Bazı yazıları yazarken kırk kez sildiğim doğrudur. Dilimin ucuna gelen isyanları bastırdığım, hakikati tüm çıplaklığıyla yüzlere haykırmak üzereyken yumuşattığım da… Buna sebep bazen yasalar, bazen de edebimdir.
Ama… Şimdi ne yazarsam yazayım hafifletemediğim bir isyanın anaforundayım. Med cezirler yaşıyorum. Gözlerimi kapatıyor ve ebediyete uğurladığımız masumlar için dua ediyorum…

Sakarya’nın Kaynarca ilçesin de yaşayan Birol K. ve Cemal B. vicdanlarımıza ihanet etmiştir.
9 aylık hamile bir kadın ve 10 aylık bir yavrucak, 15 mart 2011 den beri Suriyelileri misafir eden Türkiyelileri ağlatmıştır. 
9 aylık hamile Emani elrahman  zanlılar tarafından evinin kapısı levye ile kırılarak 10 aylık çocuğuyla kaçırılıp ormanlık alana götürülmüş. 2 kişinin Tecavüzüne uğramış, 10 aylık balası boğularak katledilmiş ve kendisi de bir gün sonra doğuracağı bebeğiyle kafatası parçalanarak öldürülmüştür…

20 yaşında bir anneydi Emani…
Sözün bittiği, hayatın anlamını kaybettiği, adaletin kısasta arandığı tamda bu nokta da İdam talebimi bir vatandaş olarak tekrarlıyorum. Antalya’mızı Ankara mecliste temsil eden 14 milletvekilimizi göreve davet ediyorum. Güçlü devlet, adalet dağıtandır. Adalet için idam istiyorum.
Sakarya ilimize özel bir parantez açmamız ülkemizin bir gerçeğidir. Sakarya tarihi boyunca göç almış ve göçmenlerin güvende oldukları bir ilimiz olmuştur.
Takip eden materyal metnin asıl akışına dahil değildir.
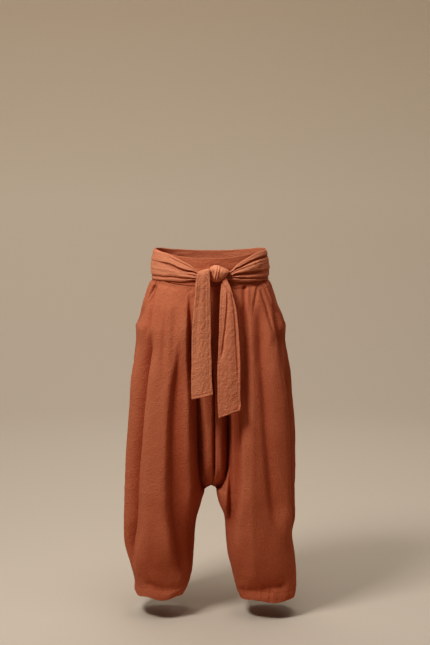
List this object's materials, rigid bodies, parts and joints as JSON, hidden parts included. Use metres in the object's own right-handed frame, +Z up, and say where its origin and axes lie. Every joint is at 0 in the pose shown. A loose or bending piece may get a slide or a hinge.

Daha önce Boşnaklar, Tatarlar, Çerkezler, Gürcüler ve birçok milletten insan buraya yerleşmiş can ve mal emniyeti içerisinde hayatlarını ikame ettirmişlerdir. 

Gelelim bu ailenin çınarına… Halid elrahman”a… Unutamayacağımız dersler verdi bizlere. Cinayeti Jandarma da öğrenen acılı eş, kederli baba, tecavüz edilip öldü demeyin trafik kazasında öldü deyin isteğiyle Suriye’de ki akrabalarından bu gerçeği gizlenmesini talep etti.  Bunun sebebi Türkiye sevgisiydi. Hele bu babanın onları hayatta tutmak ve namusumuzu korumak için Türkiye’ye hicret ettim. Şimdi ise onlar yoklar ve ben onları alıp İdlib”e gideceğim. Bunu başaramadığıma göre geri dönmeme de gerek yok sözlerini hayatım boyunca unutmayacağım…

Metin Doğan’ın ifade ettiği gibi “Suriye’de insanlığımızı gömecek kadar büyük mezar var mı?” bilmiyorum. Ama Diyanet İşleri Başkanı Mehmet Ali Görmez”in; Bir babanın hassasiyeti, bir babanın duygusallığı ne diyorsa benim sözüm odur. Bize ne oldu ki biz zalimlerin, zulmün yaraladığı mazlumun zalimi olduk. Bize ne oldu ki biz vicdanımıza ve merhametimize sığınan bebeğin katili olduk. Bunun üzerinde hep birlikte düşünmeliyiz. Buradan bütün insanlığa sesleniyorum, cenazesini kıldığımız 20 yaşındaki anne, 10 aylık bebek mi mülteci yoksa bizim vicdanımız mı mülteci. Onlar mı mülteci yoksa bizim merhametimiz mi mülteci? Bir hilalin gölgesine hepimiz sığındık. 10 aylık bebek mi sığmayacak bu tarih boyunca mazluma umut olmuş, bu güzel vatana, bu aziz vatana. Buradan bu cenaze merasiminde ülkemizde yaşayan bütün vatandaşlarımıza ensara muhacir olmuş bütün kardeşlerimize sesleniyorum, aziz kardeşlerim ülkemizdeki misafirlere ve muhacirlere bakarken hiçbirimiz siyasi mülahazaraların penceresinden bakmayalım. Hepimiz Rabbimizin göğsümüze yerleştirdiği vicdan penceresinden, merhamet penceresinden bakalım. Vicdan bizi birleştirmezse her şey bizi ayırır, merhamet bizi birleştirmezse her şey bizi parçalar. Biz tarih boyunca zalimin karşısında durmuş, zalimden korkmamış ama mazlumun ahından korkmuş bir milletin evlatlarıyız. Bunu hiçbir zaman unutmayalım" manifestosunu imzalıyorum.

Suriyeli misafirlerimizi ötekileştiren, kaos zeminine hizmet eden herkesi lanetliyorum.